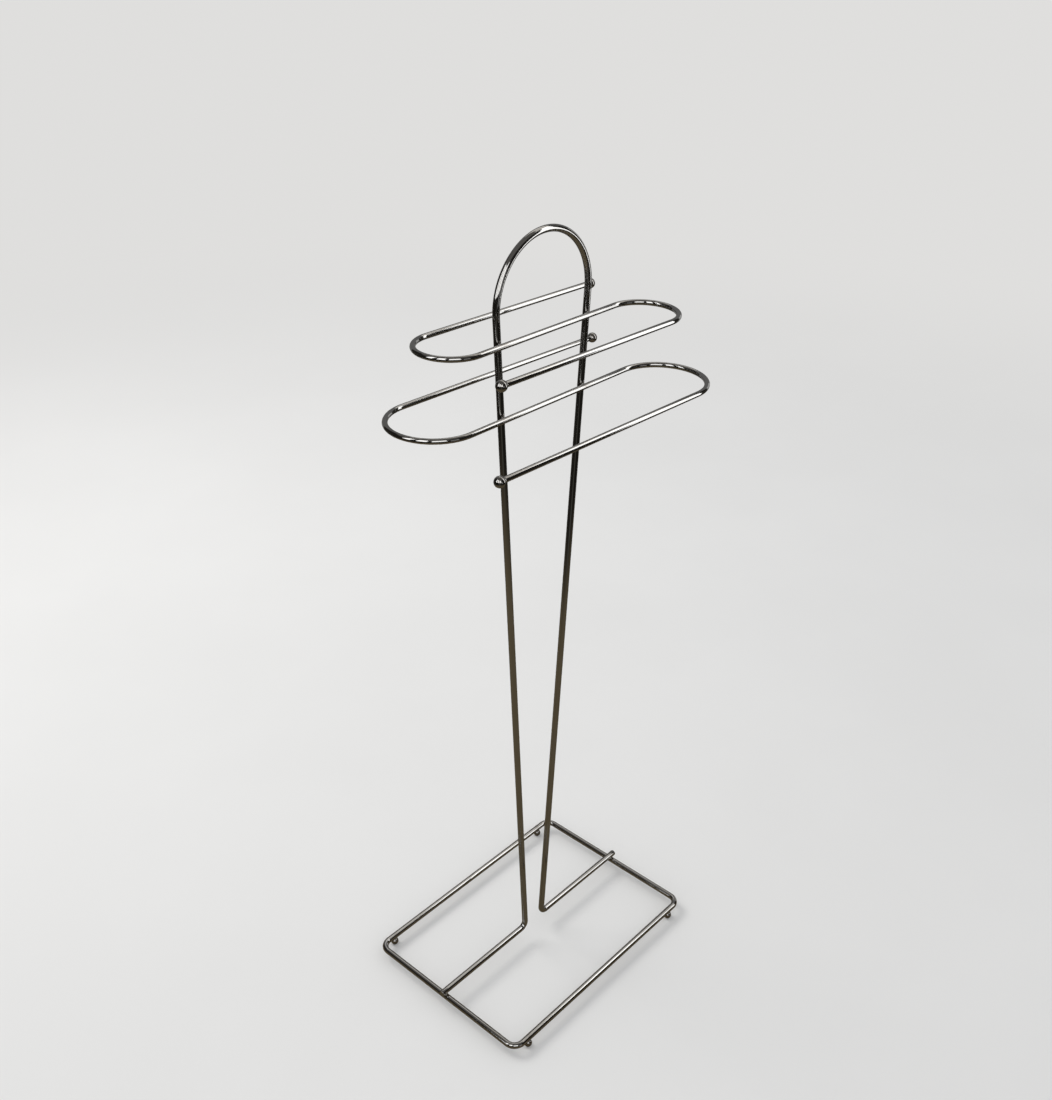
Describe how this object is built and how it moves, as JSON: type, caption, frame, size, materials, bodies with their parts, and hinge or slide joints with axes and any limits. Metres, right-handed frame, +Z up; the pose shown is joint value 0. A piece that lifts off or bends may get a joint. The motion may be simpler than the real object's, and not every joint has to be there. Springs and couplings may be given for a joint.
{
  "type": "valet stand",
  "caption": "Free-standing garment valet of bent chromed rod: rectangular base ring on ball feet, tall arched upright, and S-shaped hanging rails with ball ends.",
  "frame": {"origin": "on the floor, under the middle of the lower rail, which is the centre of the whole stand's box", "axes": "+Z up, +X to the right along the rails and the base's long sides, +Y to the rear, away from the side where the rails cross the legs"},
  "size_m": [0.3844, 0.261, 1],
  "materials": {
    "polished_chrome": "polished chrome plate, mirror bright",
    "weld_chrome": "chrome plate over weld beads, slightly dull and uneven"
  },
  "bodies": {
    "root": {"base_ring": "polished_chrome", "upright": "polished_chrome", "foot_front_left": "polished_chrome", "foot_rear_left": "polished_chrome", "foot_front_right": "polished_chrome", "foot_rear_right": "polished_chrome", "upper_rail": "polished_chrome", "upper_rail_rear_ball": "polished_chrome", "upper_rail_front_ball": "polished_chrome", "lower_rail": "polished_chrome", "lower_rail_rear_ball": "polished_chrome", "lower_rail_front_ball": "polished_chrome", "base_weld_left": "weld_chrome", "base_weld_right": "weld_chrome", "foot_weld_front_left": "weld_chrome", "foot_weld_rear_left": "weld_chrome", "foot_weld_front_right": "weld_chrome", "foot_weld_rear_right": "weld_chrome", "upper_rail_weld_left": "weld_chrome", "upper_rail_weld_right": "weld_chrome", "lower_rail_weld_left": "weld_chrome", "lower_rail_weld_right": "weld_chrome"}
  },
  "joints": []
}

^^^^^^^^^^^^^^^^

* GIVEN TASK *
Reproduce the full listing exactly.

* RESULT OF THE TASK *
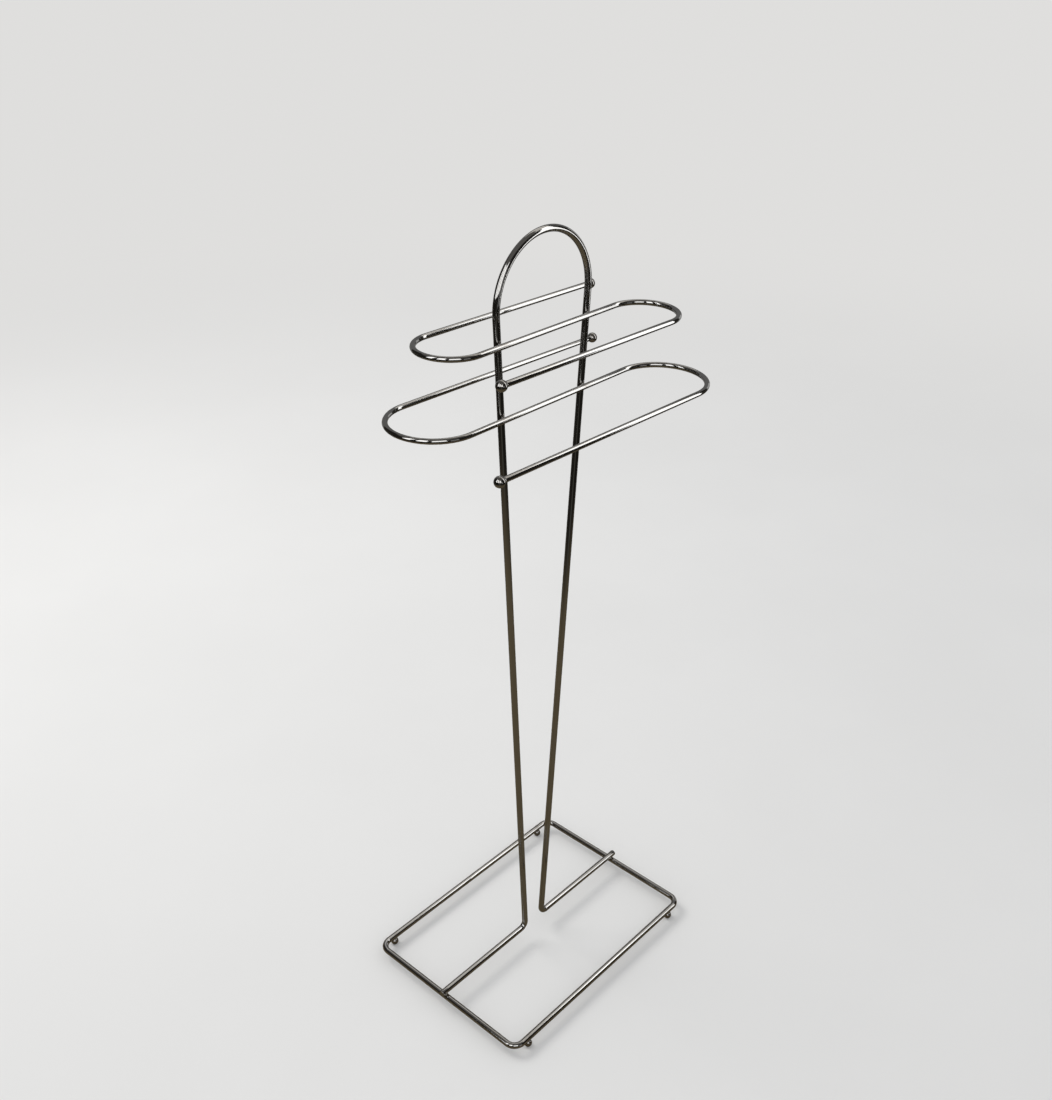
Describe how this object is built and how it moves, as JSON: type, caption, frame, size, materials, bodies with their parts, and hinge or slide joints with axes and any limits. Metres, right-handed frame, +Z up; the pose shown is joint value 0. A piece that lifts off or bends may get a joint. The motion may be simpler than the real object's, and not every joint has to be there. Springs and couplings may be given for a joint.
{
  "type": "valet stand",
  "caption": "Free-standing garment valet of bent chromed rod: rectangular base ring on ball feet, tall arched upright, and S-shaped hanging rails with ball ends.",
  "frame": {"origin": "on the floor, under the middle of the lower rail, which is the centre of the whole stand's box", "axes": "+Z up, +X to the right along the rails and the base's long sides, +Y to the rear, away from the side where the rails cross the legs"},
  "size_m": [0.3844, 0.261, 1],
  "materials": {
    "polished_chrome": "polished chrome plate, mirror bright",
    "weld_chrome": "chrome plate over weld beads, slightly dull and uneven"
  },
  "bodies": {
    "root": {"base_ring": "polished_chrome", "upright": "polished_chrome", "foot_front_left": "polished_chrome", "foot_rear_left": "polished_chrome", "foot_front_right": "polished_chrome", "foot_rear_right": "polished_chrome", "upper_rail": "polished_chrome", "upper_rail_rear_ball": "polished_chrome", "upper_rail_front_ball": "polished_chrome", "lower_rail": "polished_chrome", "lower_rail_rear_ball": "polished_chrome", "lower_rail_front_ball": "polished_chrome", "base_weld_left": "weld_chrome", "base_weld_right": "weld_chrome", "foot_weld_front_left": "weld_chrome", "foot_weld_rear_left": "weld_chrome", "foot_weld_front_right": "weld_chrome", "foot_weld_rear_right": "weld_chrome", "upper_rail_weld_left": "weld_chrome", "upper_rail_weld_right": "weld_chrome", "lower_rail_weld_left": "weld_chrome", "lower_rail_weld_right": "weld_chrome"}
  },
  "joints": []
}